Actually, it’s a lot like a hypnosis stage show. Nobody on stage at a hypnosis show is being mind-controlled. Stage hypnotists are skilled at picking people out of the crowd who are already dying to go on stage and act silly; they just need an excuse. “I was hypnotized” is a great excuse.

When you think about it, there’s a similar thing going on with the use of NLP and hypnotic patterns picking up girls in night clubs. If a girl is out at a night club in stilettos and a dress the size of a hand towel, she probably already wants some kind of sexual interaction (at least flirtation if not same-night sex). The NLP didn’t do anything to her except bring out what was already there.

And remember, NLP is not a pick-up technique. Most of the people who use NLP are doing things that have nothing to do with pick up, like effective public speaking, pain relief, and conflict resolution (to name a few).

So let’s talk about some ways to use NLP in a non-shady, effective way to get better results with women.

  1. Effective Communication. Yes, this is where some people try to use NLP to manipulate, because it does give you tools that allow you to get along better with others, such as building rapport.  However, rapport and consciously choosing your phrases isn’t about mind control; it’s about getting across what you intended to communicate. That doesn’t just include content (words) but also non-verbal communication like body language and voice tone. Think about it this way: if you speak both English and Chinese, and you meet someone who only speaks Chinese, you would speak to them in Chinese. This isn’t manipulative; it’s effective communication. Well, even within the same language there are subtle differences, and being aware of them makes you a more effective communicator.
  2. Get Real Confidence. It’s no secret that confidence is attractive to women. It’s easy to tell someone to get confidence, but it’s not like you can go pick some up at the store with the milk and eggs. Well, the more powerful techniques in NLP will allow you to actually let go of limiting beliefs and have a confident mindset.

NLP is a tool, just like a hammer. You can use a hammer to build a house or tear a house down. So don’t let the shady pick-up side of NLP discourage you from using it to help you improve yourself and get the results you want—with women and in life.

Comments

  1. Good article, Liz. Nice breakdown of the fundamentals of NLP. I’ve been in and around various NLP programs – Rex Steven Sykes; also studied a couple of Bandler and Grinder’s books. But never have been able to make it stick. Glad to have your fresh perspective.

    Now, for some reason, I’m compelled to go get a cold beer….

  2. Thank you Liz, for taking the time to write that.

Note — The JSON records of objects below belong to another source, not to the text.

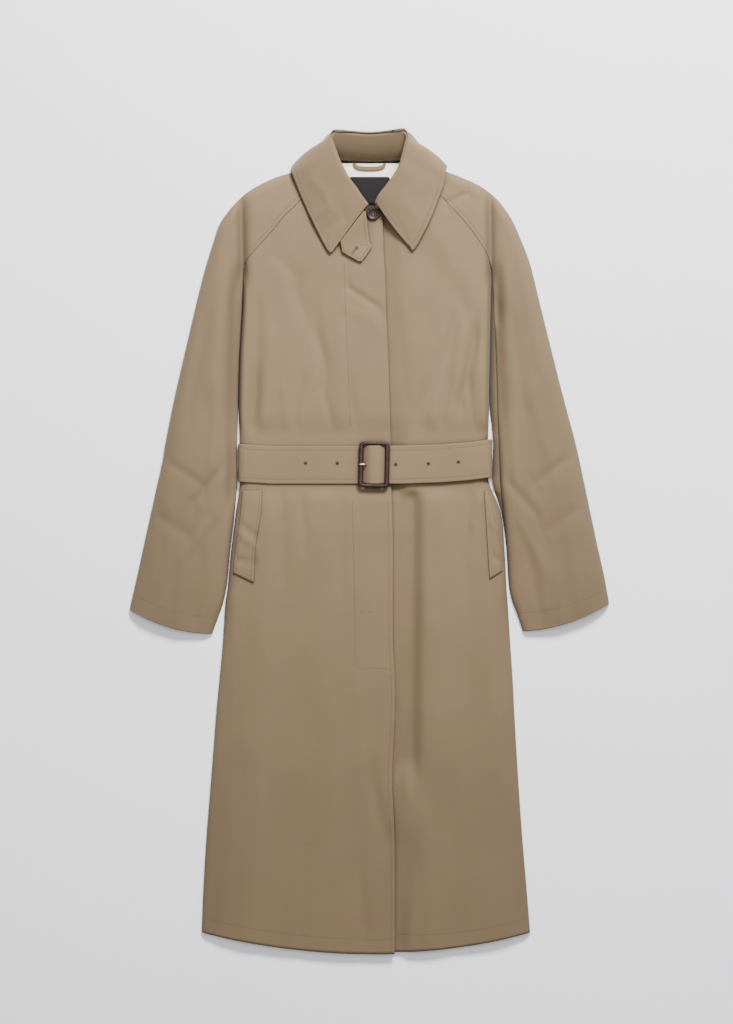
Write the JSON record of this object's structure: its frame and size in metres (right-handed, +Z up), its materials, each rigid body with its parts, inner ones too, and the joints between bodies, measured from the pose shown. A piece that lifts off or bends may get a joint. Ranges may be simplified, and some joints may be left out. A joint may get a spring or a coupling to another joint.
{
  "type": "trench coat",
  "caption": "Belted raglan trench coat laid flat on its back, with turned-down collar, throat tab, fly front, buckled belt and welt pockets.",
  "frame": {"origin": "middle of the coat's outline on the surface it lies on", "axes": "+Y from the hem to the collar, +Z up from the surface, +X towards the wearer's left side"},
  "size_m": [0.7186, 1.2331, 0.0433],
  "materials": {
    "coat_cloth": "matte",
    "lining_cloth": "satin",
    "label_cloth": "matte",
    "dark_horn": "glossy",
    "pale_metal": "satin"
  },
  "bodies": {
    "root": {"back_panel": "coat_cloth", "front_right": "coat_cloth", "front_left": "coat_cloth", "fly_placket": "coat_cloth", "sleeve_front_right": "coat_cloth", "sleeve_back_right": "coat_cloth", "sleeve_front_left": "coat_cloth", "sleeve_back_left": "coat_cloth", "collar_fall": "coat_cloth", "collar_stand": "coat_cloth", "throat_tab": "coat_cloth", "hanger_loop": "coat_cloth", "pocket_welt_right": "coat_cloth", "pocket_welt_left": "coat_cloth", "belt_strap": "coat_cloth", "back_neck_lining": "lining_cloth", "neck_label": "label_cloth", "neck_button": "dark_horn", "belt_buckle": "dark_horn", "buckle_prong": "pale_metal"}
  },
  "joints": []
}
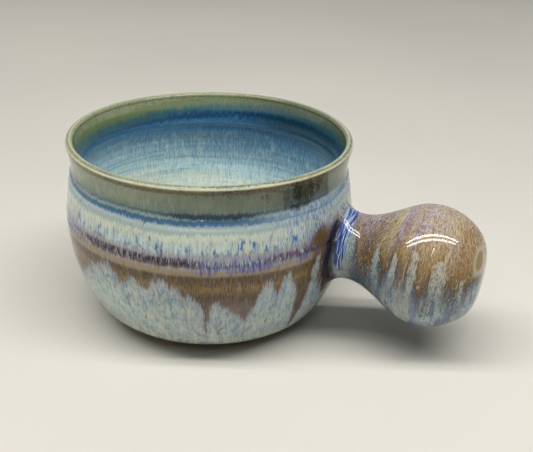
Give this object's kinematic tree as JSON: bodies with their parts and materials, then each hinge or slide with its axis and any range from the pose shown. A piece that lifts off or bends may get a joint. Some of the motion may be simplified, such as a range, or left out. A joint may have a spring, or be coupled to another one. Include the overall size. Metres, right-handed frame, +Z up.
{
  "type": "soup mug",
  "caption": "Wide round stoneware soup mug with a rolled lip, a turned foot ring and a hollow round knob for a handle.",
  "frame": {"origin": "middle of the foot ring, on the plane that the mug stands on", "axes": "+Z up along the bowl's axis, +X towards the handle, +Y to the left of the handle seen from the bowl"},
  "size_m": [0.1896, 0.1286, 0.0842],
  "materials": {
    "stoneware": "matt fired clay",
    "wall_glaze": "glossy streaked glaze",
    "rim_glaze": "glossy green glaze",
    "liner_glaze": "glossy blue glaze",
    "handle_glaze": "glossy brown and blue glaze"
  },
  "bodies": {
    "root": {"bowl": "stoneware", "handle": "stoneware", "luting_coil": "stoneware", "wall_glaze": "wall_glaze", "rim_glaze": "rim_glaze", "liner_glaze": "liner_glaze", "handle_glaze": "handle_glaze"}
  },
  "joints": []
}
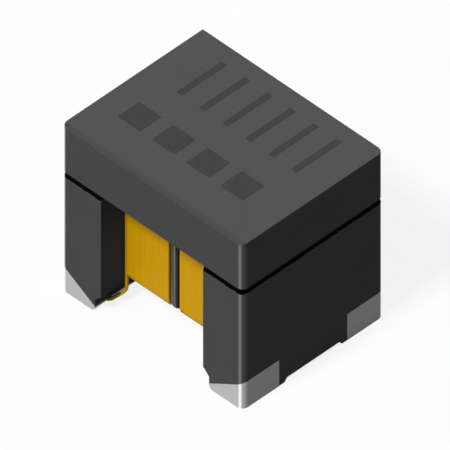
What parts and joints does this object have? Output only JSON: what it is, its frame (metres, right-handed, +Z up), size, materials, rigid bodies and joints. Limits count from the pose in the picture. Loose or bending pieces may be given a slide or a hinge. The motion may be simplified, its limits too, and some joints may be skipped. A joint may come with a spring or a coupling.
{
  "type": "smd common mode choke",
  "caption": "Surface-mount common mode choke: ferrite drum core closed by a bonded ferrite plate, side-by-side enamelled copper windings and tinned corner terminals.",
  "frame": {"origin": "centre of the footprint, on the plane of the terminal undersides", "axes": "+X along the body through both flanges, +Y across it away from the front window, +Z up from the board"},
  "size_m": [0.0032, 0.0024, 0.0028],
  "materials": {
    "ferrite": "matte pressed ferrite",
    "ferrite_plate": "matte pressed ferrite",
    "adhesive": "cured black adhesive",
    "enamelled_copper": "glossy clear enamel",
    "tin_plating": "matte tin plating",
    "solder": "satin solder"
  },
  "bodies": {
    "root": {"drum_core": "ferrite", "top_plate": "ferrite_plate", "glue_left": "adhesive", "glue_right": "adhesive", "winding_left": "enamelled_copper", "winding_right": "enamelled_copper", "terminal_front_left": "tin_plating", "solder_front_left": "solder", "terminal_front_right": "tin_plating", "solder_front_right": "solder", "terminal_back_left": "tin_plating", "solder_back_left": "solder", "terminal_back_right": "tin_plating", "solder_back_right": "solder"}
  },
  "joints": []
}
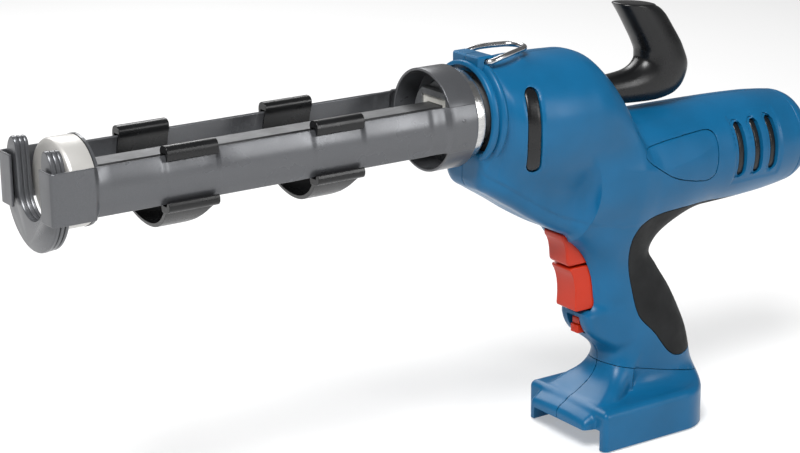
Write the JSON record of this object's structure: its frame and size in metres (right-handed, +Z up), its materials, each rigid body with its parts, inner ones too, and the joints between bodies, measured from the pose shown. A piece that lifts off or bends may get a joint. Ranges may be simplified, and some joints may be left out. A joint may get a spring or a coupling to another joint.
{
  "type": "cordless caulking gun",
  "caption": "Cordless caulking gun without its battery: open turning cartridge holder, toothed feed rod with pusher plate and pull handle, pistol grip with two-part trigger and battery shoe.",
  "frame": {"origin": "under the middle of the tool's length, on the plane of the foot's base", "axes": "+Z up along the grip, +X towards the motor end, -X towards the cartridge nozzle, +Y to the right side of the tool's middle plane"},
  "size_m": [0.5214, 0.078, 0.2605],
  "materials": {
    "blue_plastic": "satin",
    "black_plastic": "satin",
    "soft_rubber": "matt",
    "red_plastic": "satin",
    "coated_steel": "satin silver grey",
    "bright_zinc": "zinc plated",
    "rod_steel": "brushed",
    "chrome": "polished",
    "cast_metal": "cast",
    "gear_steel": "machined",
    "brass": "machined",
    "white_nylon": "matt",
    "copper": "wound"
  },
  "bodies": {
    "housing": {"left_shell": "blue_plastic", "right_shell": "blue_plastic", "rear_cap": "blue_plastic", "left_soft_grip": "soft_rubber", "right_soft_grip": "soft_rubber", "left_side_insert": "black_plastic", "right_side_insert": "black_plastic", "left_vent_liner": "black_plastic", "right_vent_liner": "black_plastic", "left_label_plate": "blue_plastic", "right_label_plate": "blue_plastic", "left_foot_shell": "blue_plastic", "right_foot_shell": "blue_plastic", "terminal_block": "black_plastic", "contact_blade_1": "brass", "contact_blade_2": "brass", "contact_blade_3": "brass", "swivel_ring": "bright_zinc", "gear_case": "cast_metal", "front_rod_bush": "white_nylon", "rear_rod_bush": "white_nylon", "left_shaft_bearing": "gear_steel", "right_shaft_bearing": "gear_steel", "motor_can": "gear_steel", "ring_gear": "cast_metal", "switch_module": "black_plastic", "trigger_pivot_pin": "gear_steel", "trigger_spring": "gear_steel", "housing_screw_1": "gear_steel", "housing_screw_2": "gear_steel", "housing_screw_3": "gear_steel", "housing_screw_4": "gear_steel", "housing_screw_5": "gear_steel", "foot_screw_1": "gear_steel", "foot_screw_2": "gear_steel"},
    "cartridge_holder": {"front_plate": "coated_steel", "left_rail": "coated_steel", "right_rail": "coated_steel", "collar": "coated_steel", "front_cradle": "black_plastic", "rear_cradle": "black_plastic"},
    "feed_rod": {"feed_rod": "rod_steel", "pusher_plate": "bright_zinc", "pusher_backing": "coated_steel", "pusher_screw": "bright_zinc", "pull_handle": "black_plastic"},
    "pinion": {"pinion_shaft": "gear_steel"},
    "clutch": {"clutch_plate": "gear_steel"},
    "worm_wheel": {"worm_wheel": "brass"},
    "worm": {"worm_shaft": "gear_steel"},
    "carrier": {"planet_carrier": "gear_steel"},
    "planet_1": {"planet_gear_1": "gear_steel"},
    "planet_2": {"planet_gear_2": "gear_steel"},
    "planet_3": {"planet_gear_3": "gear_steel"},
    "rotor": {"motor_rotor": "copper", "cooling_fan": "black_plastic"},
    "upper_trigger": {"upper_trigger": "red_plastic"},
    "lower_trigger": {"lower_trigger": "red_plastic"},
    "lock_slider": {"lock_slider": "red_plastic"},
    "hang_ring": {"hang_ring": "chrome"}
  },
  "joints": [
    {"name": "holder_spin", "type": "hinge", "parent": "housing", "child": "cartridge_holder", "pos_m": [-0.0015, 0, 0.211], "axis": [1, 0, 0], "continuous": true},
    {"name": "rod_slide", "type": "slide", "parent": "housing", "child": "feed_rod", "axis": [1, 0, 0], "range_m": [0, 0.215]},
    {"name": "pinion_spin", "type": "hinge", "parent": "housing", "child": "pinion", "pos_m": [0.0585, 0, 0.1965], "axis": [0, 1, 0], "range_deg": [-5, 1650]},
    {"name": "clutch_shift", "type": "slide", "parent": "pinion", "child": "clutch", "axis": [0, -1, 0], "range_m": [0, 0.0016]},
    {"name": "rotor_spin", "type": "hinge", "parent": "housing", "child": "rotor", "pos_m": [-0.0015, 0, 0.163], "axis": [1, 0, 0], "continuous": true},
    {"name": "carrier_spin", "type": "hinge", "parent": "housing", "child": "carrier", "pos_m": [-0.0015, 0, 0.163], "axis": [1, 0, 0], "continuous": true},
    {"name": "planet_1_spin", "type": "hinge", "parent": "carrier", "child": "planet_1", "pos_m": [0.0903, 0.0105, 0.163], "axis": [1, 0, 0], "continuous": true},
    {"name": "planet_2_spin", "type": "hinge", "parent": "carrier", "child": "planet_2", "pos_m": [0.0903, -0.00525, 0.17209], "axis": [1, 0, 0], "continuous": true},
    {"name": "planet_3_spin", "type": "hinge", "parent": "carrier", "child": "planet_3", "pos_m": [0.0903, -0.00525, 0.15391], "axis": [1, 0, 0], "continuous": true},
    {"name": "worm_spin", "type": "hinge", "parent": "housing", "child": "worm", "pos_m": [0.0585, 0.00939, 0.17125], "axis": [1, 0, 0], "continuous": true},
    {"name": "worm_wheel_spin", "type": "hinge", "parent": "housing", "child": "worm_wheel", "pos_m": [0.0585, 0, 0.1965], "axis": [0, 1, 0], "continuous": true},
    {"name": "trigger_slide", "type": "slide", "parent": "housing", "child": "lower_trigger", "axis": [1, 0, 0], "range_m": [0, 0.006], "stiffness_N_per_m": 700, "springref_m": -0.004, "deforming": ["trigger_spring"]},
    {"name": "upper_trigger_swing", "type": "hinge", "parent": "housing", "child": "upper_trigger", "pos_m": [0.083, 0, 0.136], "axis": [0, -1, 0], "range_deg": [0, 5], "stiffness_Nm_per_rad": 0.5, "springref_deg": -5.73},
    {"name": "lock_slide", "type": "slide", "parent": "housing", "child": "lock_slider", "axis": [0, 1, 0], "range_m": [-0.0022, 0.0022]},
    {"name": "hang_ring_swing", "type": "hinge", "parent": "housing", "child": "hang_ring", "pos_m": [0.012, 0, 0.241], "axis": [0, -1, 0], "range_deg": [0, 150]}
  ],
  "couplings": [
    {"joint": "pinion_spin", "follows": "rod_slide", "rad_per_m": 133.33},
    {"joint": "clutch_shift", "follows": "trigger_slide", "ratio": 0.25},
    {"joint": "carrier_spin", "follows": "rotor_spin", "ratio": 0.21429},
    {"joint": "planet_1_spin", "follows": "rotor_spin", "ratio": -0.58929},
    {"joint": "planet_2_spin", "follows": "rotor_spin", "ratio": -0.58929},
    {"joint": "planet_3_spin", "follows": "rotor_spin", "ratio": -0.58929},
    {"joint": "worm_spin", "follows": "rotor_spin", "ratio": -0.21429},
    {"joint": "worm_wheel_spin", "follows": "rotor_spin", "ratio": 0.0071429}
  ]
}
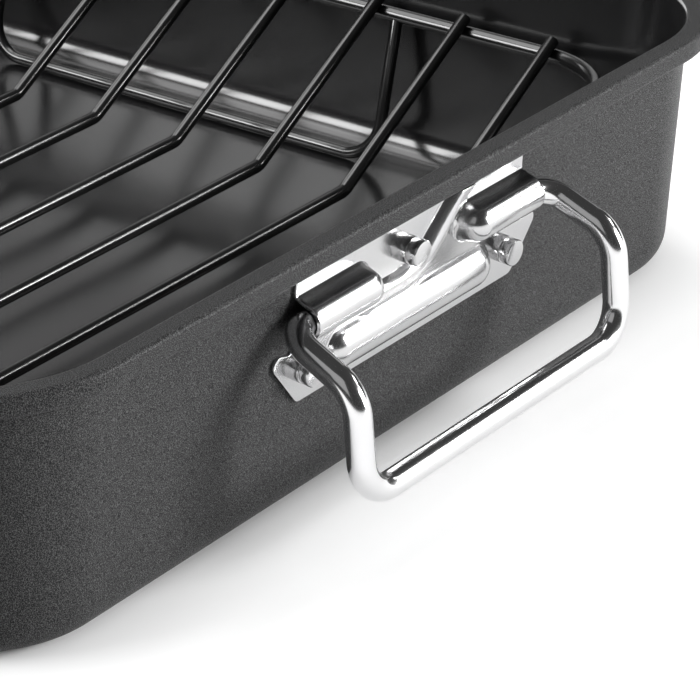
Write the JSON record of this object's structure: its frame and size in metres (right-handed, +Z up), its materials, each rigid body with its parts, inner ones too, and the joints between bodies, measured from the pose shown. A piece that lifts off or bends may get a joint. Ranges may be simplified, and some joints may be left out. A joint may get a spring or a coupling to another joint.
{
  "type": "roasting pan with rack",
  "caption": "Non-stick roasting pan with a rolled rim, swinging wire handles in riveted brackets at both ends, and a lift-out V-shaped wire rack on wire feet.",
  "frame": {"origin": "middle of the pan's flat underside", "axes": "+Z up, X along the pan from handle to handle with the front handle at +X, Y across the pan"},
  "size_m": [0.4334, 0.31, 0.0707],
  "materials": {
    "pan_coating": "satin",
    "bright_steel": "polished",
    "rack_coating": "gloss"
  },
  "bodies": {
    "pan": {"pan_shell": "pan_coating", "front_handle_bracket": "bright_steel", "rear_handle_bracket": "bright_steel", "front_upper_rivet": "bright_steel", "front_left_rivet": "bright_steel", "front_right_rivet": "bright_steel", "rear_upper_rivet": "bright_steel", "rear_left_rivet": "bright_steel", "rear_right_rivet": "bright_steel"},
    "front_handle": {"front_bail_handle": "bright_steel"},
    "rear_handle": {"rear_bail_handle": "bright_steel"},
    "rack": {"rack_rail": "rack_coating", "rack_cross_wire_01": "rack_coating", "rack_cross_wire_02": "rack_coating", "rack_cross_wire_03": "rack_coating", "rack_cross_wire_04": "rack_coating", "rack_cross_wire_05": "rack_coating", "rack_cross_wire_06": "rack_coating", "rack_cross_wire_07": "rack_coating", "rack_cross_wire_08": "rack_coating", "rack_cross_wire_09": "rack_coating", "rack_cross_wire_10": "rack_coating", "rack_left_foot": "rack_coating", "rack_right_foot": "rack_coating"}
  },
  "joints": [
    {"name": "front_handle_swing", "type": "hinge", "parent": "pan", "child": "front_handle", "pos_m": [0.19117, 0, 0.05237], "axis": [0, -1, 0], "range_deg": [-35, 80]},
    {"name": "rear_handle_swing", "type": "hinge", "parent": "pan", "child": "rear_handle", "pos_m": [-0.19117, 0, 0.05237], "axis": [0, 1, 0], "range_deg": [-35, 80]},
    {"name": "rack_lift", "type": "slide", "parent": "pan", "child": "rack", "axis": [0, 0, 1], "range_m": [0, 0.08]}
  ]
}
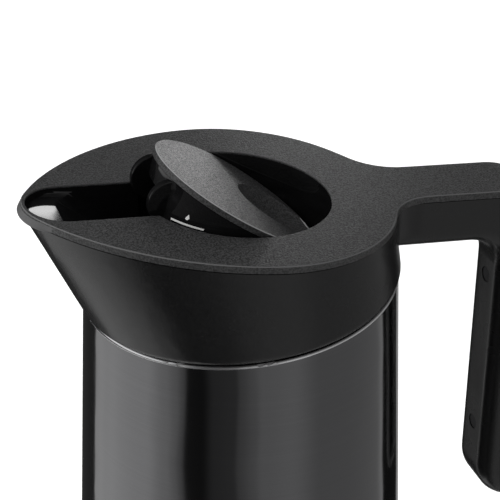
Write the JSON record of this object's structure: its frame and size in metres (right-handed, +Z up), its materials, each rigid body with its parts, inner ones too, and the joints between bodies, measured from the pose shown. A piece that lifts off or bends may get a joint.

  3. You are so right Liz – If we don’t like who we are, the results we are getting or the way we feel, then we are still carrying the bagage from the dissapointments of our past. The negetive experiences in our lives can begin to define WHO we ARE. In effect, we have been PROGRAMED to believe a lie, and carry the mind set of: “Oh well, I guess this is just the way I am… might as well get used to it.” It makes sense that if we don’t like our life the way it is, we must CHANGE the way we THINK about ourselves. Change must be intentional. We have to want it because it takes work.

  4. Since I posted this article, several of you have emailed and asked where to get certified in NLP and hypnosis. The company I recommend most is The Empowerment Partnership. Check them out at http://www.nlp.com.

  5. George K. says:

    Dear Liz Leia, do you – being an expert on dating and attraction – actually have a boyfriend or husband?